Brief. Reproduce exactly, and only, the lines running from the start of the entries below to the line containing "shoulder_lean = 1; // [0:0.1:2]".

Material shown.
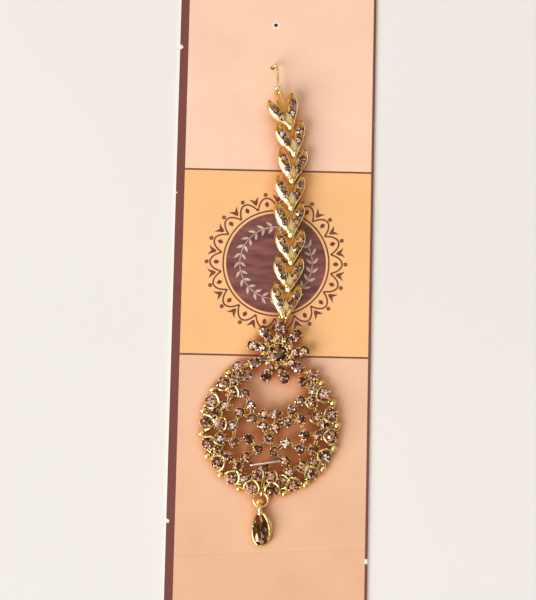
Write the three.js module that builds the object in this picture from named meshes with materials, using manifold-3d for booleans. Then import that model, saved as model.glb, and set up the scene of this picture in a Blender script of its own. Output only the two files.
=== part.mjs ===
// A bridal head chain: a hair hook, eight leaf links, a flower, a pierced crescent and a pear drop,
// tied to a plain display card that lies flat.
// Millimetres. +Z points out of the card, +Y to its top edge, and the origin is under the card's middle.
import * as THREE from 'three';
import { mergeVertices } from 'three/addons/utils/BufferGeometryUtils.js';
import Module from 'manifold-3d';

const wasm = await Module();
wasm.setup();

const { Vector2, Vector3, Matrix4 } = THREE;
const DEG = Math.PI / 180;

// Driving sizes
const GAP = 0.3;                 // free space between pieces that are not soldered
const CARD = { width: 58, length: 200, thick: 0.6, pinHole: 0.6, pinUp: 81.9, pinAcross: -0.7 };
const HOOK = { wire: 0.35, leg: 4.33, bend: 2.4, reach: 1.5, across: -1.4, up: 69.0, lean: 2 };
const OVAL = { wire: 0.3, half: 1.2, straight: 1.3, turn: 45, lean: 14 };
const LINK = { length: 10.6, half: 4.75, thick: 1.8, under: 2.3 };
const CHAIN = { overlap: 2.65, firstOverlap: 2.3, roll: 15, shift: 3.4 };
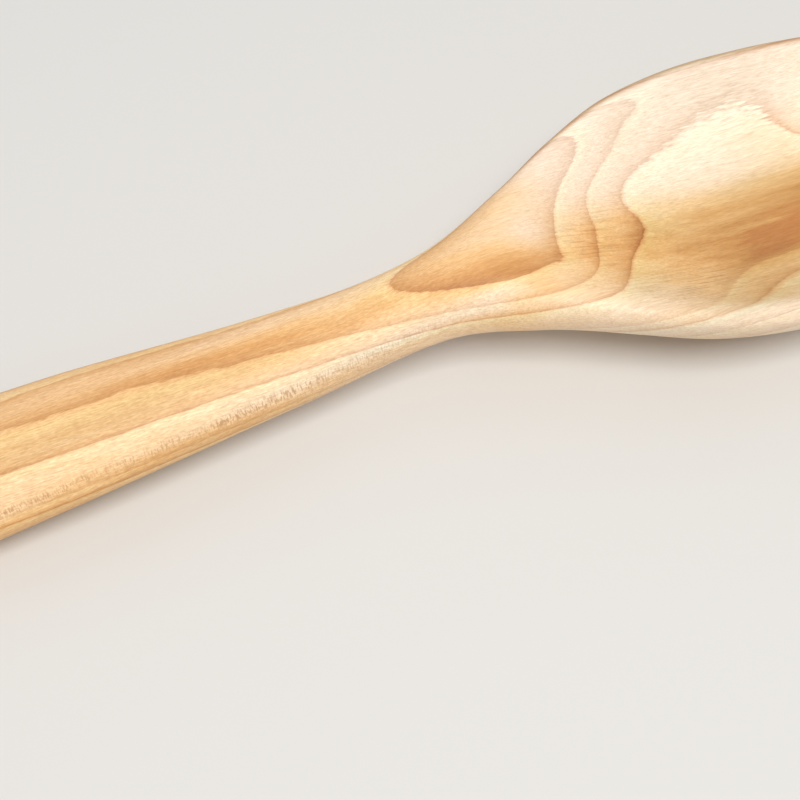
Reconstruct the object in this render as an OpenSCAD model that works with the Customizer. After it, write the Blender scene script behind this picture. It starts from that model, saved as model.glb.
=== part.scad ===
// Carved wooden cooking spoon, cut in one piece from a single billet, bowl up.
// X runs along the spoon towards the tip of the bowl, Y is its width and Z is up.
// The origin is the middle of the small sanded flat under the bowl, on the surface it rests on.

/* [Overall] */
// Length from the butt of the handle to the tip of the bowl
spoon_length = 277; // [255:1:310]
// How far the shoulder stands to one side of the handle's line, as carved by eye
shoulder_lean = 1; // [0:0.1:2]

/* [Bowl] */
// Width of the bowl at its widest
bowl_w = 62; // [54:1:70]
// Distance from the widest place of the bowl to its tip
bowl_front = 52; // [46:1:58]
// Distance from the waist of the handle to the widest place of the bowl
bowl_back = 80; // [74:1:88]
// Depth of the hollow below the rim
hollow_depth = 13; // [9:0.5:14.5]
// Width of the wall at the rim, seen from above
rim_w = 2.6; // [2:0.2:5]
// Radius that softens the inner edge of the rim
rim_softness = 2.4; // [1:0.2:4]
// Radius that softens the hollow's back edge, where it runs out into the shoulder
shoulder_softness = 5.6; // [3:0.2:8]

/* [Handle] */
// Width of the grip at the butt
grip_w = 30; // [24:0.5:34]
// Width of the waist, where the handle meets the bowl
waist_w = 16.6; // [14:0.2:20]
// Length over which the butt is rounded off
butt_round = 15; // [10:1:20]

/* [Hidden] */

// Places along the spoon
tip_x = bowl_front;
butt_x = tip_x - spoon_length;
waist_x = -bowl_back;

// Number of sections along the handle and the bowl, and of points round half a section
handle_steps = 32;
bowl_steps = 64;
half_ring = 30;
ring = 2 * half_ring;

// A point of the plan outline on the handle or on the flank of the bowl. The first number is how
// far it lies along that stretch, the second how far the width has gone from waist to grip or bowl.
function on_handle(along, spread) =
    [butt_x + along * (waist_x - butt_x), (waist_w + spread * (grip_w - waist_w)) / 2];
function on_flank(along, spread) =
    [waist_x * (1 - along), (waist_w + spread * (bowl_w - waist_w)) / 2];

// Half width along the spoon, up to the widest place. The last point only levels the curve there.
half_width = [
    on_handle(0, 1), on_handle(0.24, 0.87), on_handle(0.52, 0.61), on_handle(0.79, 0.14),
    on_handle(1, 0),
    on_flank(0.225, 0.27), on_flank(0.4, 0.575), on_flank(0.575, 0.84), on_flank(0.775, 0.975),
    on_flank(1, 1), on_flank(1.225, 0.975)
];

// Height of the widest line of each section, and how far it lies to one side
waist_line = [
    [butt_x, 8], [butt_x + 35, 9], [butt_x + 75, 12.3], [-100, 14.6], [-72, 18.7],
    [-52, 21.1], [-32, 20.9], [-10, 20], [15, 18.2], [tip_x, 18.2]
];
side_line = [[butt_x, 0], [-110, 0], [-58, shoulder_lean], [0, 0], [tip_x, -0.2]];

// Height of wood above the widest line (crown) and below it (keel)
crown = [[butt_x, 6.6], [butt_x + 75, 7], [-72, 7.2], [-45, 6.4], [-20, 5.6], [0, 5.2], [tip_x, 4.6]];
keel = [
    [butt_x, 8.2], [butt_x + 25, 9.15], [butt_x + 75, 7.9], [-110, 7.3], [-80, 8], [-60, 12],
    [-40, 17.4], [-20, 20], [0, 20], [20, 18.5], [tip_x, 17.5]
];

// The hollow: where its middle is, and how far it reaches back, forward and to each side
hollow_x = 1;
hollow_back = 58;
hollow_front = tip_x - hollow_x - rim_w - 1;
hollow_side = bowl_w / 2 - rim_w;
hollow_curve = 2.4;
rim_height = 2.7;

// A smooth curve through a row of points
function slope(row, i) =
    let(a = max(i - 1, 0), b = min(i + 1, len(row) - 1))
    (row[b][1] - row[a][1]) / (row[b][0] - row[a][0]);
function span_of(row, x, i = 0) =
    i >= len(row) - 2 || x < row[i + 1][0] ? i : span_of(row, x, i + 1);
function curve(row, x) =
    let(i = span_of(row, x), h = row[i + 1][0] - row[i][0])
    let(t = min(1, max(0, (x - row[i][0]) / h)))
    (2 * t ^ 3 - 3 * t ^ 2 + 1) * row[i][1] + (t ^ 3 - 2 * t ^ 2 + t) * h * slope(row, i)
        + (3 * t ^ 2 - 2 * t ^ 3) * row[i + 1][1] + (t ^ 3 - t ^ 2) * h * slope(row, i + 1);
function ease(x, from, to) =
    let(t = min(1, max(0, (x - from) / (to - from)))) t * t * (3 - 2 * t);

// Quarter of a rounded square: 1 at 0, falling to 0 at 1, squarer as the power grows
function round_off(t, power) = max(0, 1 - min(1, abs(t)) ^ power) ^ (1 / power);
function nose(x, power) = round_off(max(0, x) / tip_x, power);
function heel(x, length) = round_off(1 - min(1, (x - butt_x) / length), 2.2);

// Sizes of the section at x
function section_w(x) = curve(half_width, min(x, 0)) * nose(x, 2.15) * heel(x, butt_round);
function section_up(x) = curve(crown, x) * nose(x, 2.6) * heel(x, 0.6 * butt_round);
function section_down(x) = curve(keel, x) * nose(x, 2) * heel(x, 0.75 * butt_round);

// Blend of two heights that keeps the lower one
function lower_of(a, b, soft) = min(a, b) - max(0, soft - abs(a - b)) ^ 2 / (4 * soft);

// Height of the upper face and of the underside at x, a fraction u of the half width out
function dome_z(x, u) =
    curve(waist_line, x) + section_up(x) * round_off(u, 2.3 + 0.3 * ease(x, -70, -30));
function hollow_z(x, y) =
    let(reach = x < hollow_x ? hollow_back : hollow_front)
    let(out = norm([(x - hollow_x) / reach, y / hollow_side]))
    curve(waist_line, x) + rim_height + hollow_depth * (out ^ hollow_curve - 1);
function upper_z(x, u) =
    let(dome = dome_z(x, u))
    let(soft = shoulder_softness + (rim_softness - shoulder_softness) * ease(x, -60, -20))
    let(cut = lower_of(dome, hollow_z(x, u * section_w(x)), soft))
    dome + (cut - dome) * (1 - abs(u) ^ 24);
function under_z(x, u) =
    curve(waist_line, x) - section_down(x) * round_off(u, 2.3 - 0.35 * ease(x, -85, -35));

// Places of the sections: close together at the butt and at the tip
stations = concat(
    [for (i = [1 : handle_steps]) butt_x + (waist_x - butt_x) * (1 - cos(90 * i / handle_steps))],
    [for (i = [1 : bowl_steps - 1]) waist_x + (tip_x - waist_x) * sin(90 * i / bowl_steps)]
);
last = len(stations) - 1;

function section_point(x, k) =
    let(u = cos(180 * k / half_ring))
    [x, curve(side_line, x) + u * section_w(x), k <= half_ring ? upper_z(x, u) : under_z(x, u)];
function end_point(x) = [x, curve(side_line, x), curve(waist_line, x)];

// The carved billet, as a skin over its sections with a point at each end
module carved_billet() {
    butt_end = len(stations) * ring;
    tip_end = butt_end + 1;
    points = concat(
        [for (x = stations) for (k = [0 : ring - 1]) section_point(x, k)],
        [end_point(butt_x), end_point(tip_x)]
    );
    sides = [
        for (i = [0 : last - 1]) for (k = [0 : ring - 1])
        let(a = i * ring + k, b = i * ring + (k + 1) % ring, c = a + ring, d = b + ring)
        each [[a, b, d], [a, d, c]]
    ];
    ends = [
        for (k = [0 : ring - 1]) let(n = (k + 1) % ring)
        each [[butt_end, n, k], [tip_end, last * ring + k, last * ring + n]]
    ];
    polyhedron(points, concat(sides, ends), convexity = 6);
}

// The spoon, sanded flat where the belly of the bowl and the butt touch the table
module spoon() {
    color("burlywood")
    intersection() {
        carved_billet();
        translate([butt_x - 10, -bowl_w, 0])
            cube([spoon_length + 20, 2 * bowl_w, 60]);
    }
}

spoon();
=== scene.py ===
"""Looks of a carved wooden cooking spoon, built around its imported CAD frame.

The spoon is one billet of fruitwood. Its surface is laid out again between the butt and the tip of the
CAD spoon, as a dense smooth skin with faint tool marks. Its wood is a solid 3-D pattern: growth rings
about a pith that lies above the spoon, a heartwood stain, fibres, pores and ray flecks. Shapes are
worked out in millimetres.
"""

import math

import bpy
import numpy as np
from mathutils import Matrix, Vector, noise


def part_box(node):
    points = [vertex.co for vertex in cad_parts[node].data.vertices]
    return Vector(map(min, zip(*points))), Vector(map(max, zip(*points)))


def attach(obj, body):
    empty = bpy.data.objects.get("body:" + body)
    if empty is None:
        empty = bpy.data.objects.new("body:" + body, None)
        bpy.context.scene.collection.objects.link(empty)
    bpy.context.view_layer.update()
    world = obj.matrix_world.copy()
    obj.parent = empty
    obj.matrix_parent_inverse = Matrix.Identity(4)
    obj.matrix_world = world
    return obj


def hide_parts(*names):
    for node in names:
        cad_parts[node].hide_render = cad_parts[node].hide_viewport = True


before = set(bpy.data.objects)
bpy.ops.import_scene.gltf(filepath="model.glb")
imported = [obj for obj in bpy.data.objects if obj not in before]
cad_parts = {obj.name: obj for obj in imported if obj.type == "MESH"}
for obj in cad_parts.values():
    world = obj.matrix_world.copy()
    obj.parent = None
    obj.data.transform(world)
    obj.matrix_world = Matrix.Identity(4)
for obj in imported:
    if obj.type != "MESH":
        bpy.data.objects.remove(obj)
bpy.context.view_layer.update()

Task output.
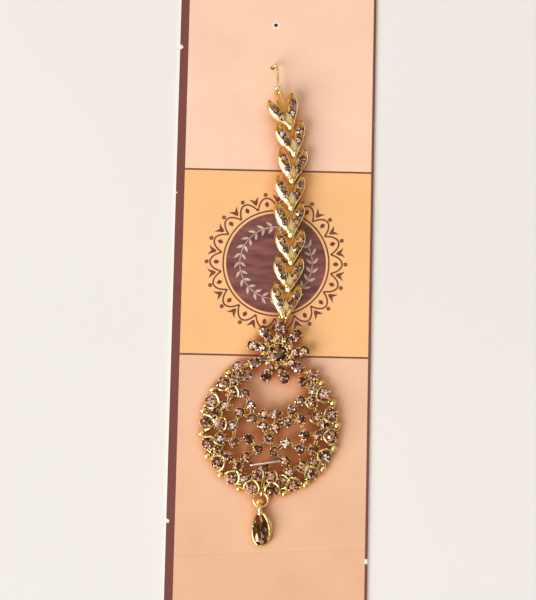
Write the three.js module that builds the object in this picture from named meshes with materials, using manifold-3d for booleans. Then import that model, saved as model.glb, and set up the scene of this picture in a Blender script of its own. Output only the two files.
=== part.mjs ===
// A bridal head chain: a hair hook, eight leaf links, a flower, a pierced crescent and a pear drop,
// tied to a plain display card that lies flat.
// Millimetres. +Z points out of the card, +Y to its top edge, and the origin is under the card's middle.
import * as THREE from 'three';
import { mergeVertices } from 'three/addons/utils/BufferGeometryUtils.js';
import Module from 'manifold-3d';

const wasm = await Module();
wasm.setup();

const { Vector2, Vector3, Matrix4 } = THREE;
const DEG = Math.PI / 180;

// Driving sizes
const GAP = 0.3;                 // free space between pieces that are not soldered
const CARD = { width: 58, length: 200, thick: 0.6, pinHole: 0.6, pinUp: 81.9, pinAcross: -0.7 };
const HOOK = { wire: 0.35, leg: 4.33, bend: 2.4, reach: 1.5, across: -1.4, up: 69.0, lean: 2 };
const OVAL = { wire: 0.3, half: 1.2, straight: 1.3, turn: 45, lean: 14 };
const LINK = { length: 10.6, half: 4.75, thick: 1.8, under: 2.3 };
const CHAIN = { overlap: 2.65, firstOverlap: 2.3, roll: 15, shift: 3.4 };
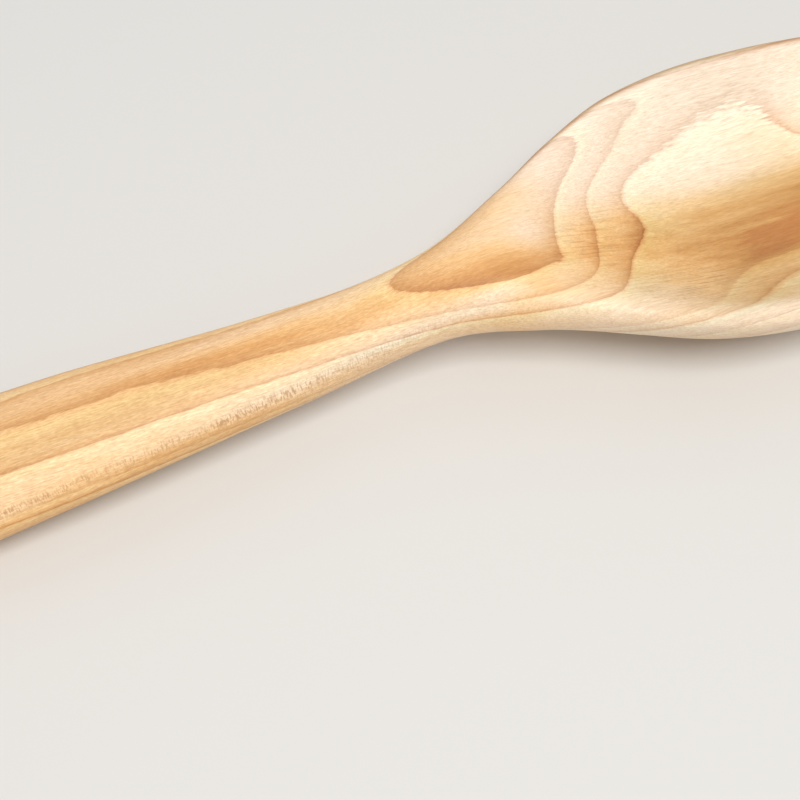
Reconstruct the object in this render as an OpenSCAD model that works with the Customizer. After it, write the Blender scene script behind this picture. It starts from that model, saved as model.glb.
=== part.scad ===
// Carved wooden cooking spoon, cut in one piece from a single billet, bowl up.
// X runs along the spoon towards the tip of the bowl, Y is its width and Z is up.
// The origin is the middle of the small sanded flat under the bowl, on the surface it rests on.

/* [Overall] */
// Length from the butt of the handle to the tip of the bowl
spoon_length = 277; // [255:1:310]
// How far the shoulder stands to one side of the handle's line, as carved by eye
shoulder_lean = 1; // [0:0.1:2]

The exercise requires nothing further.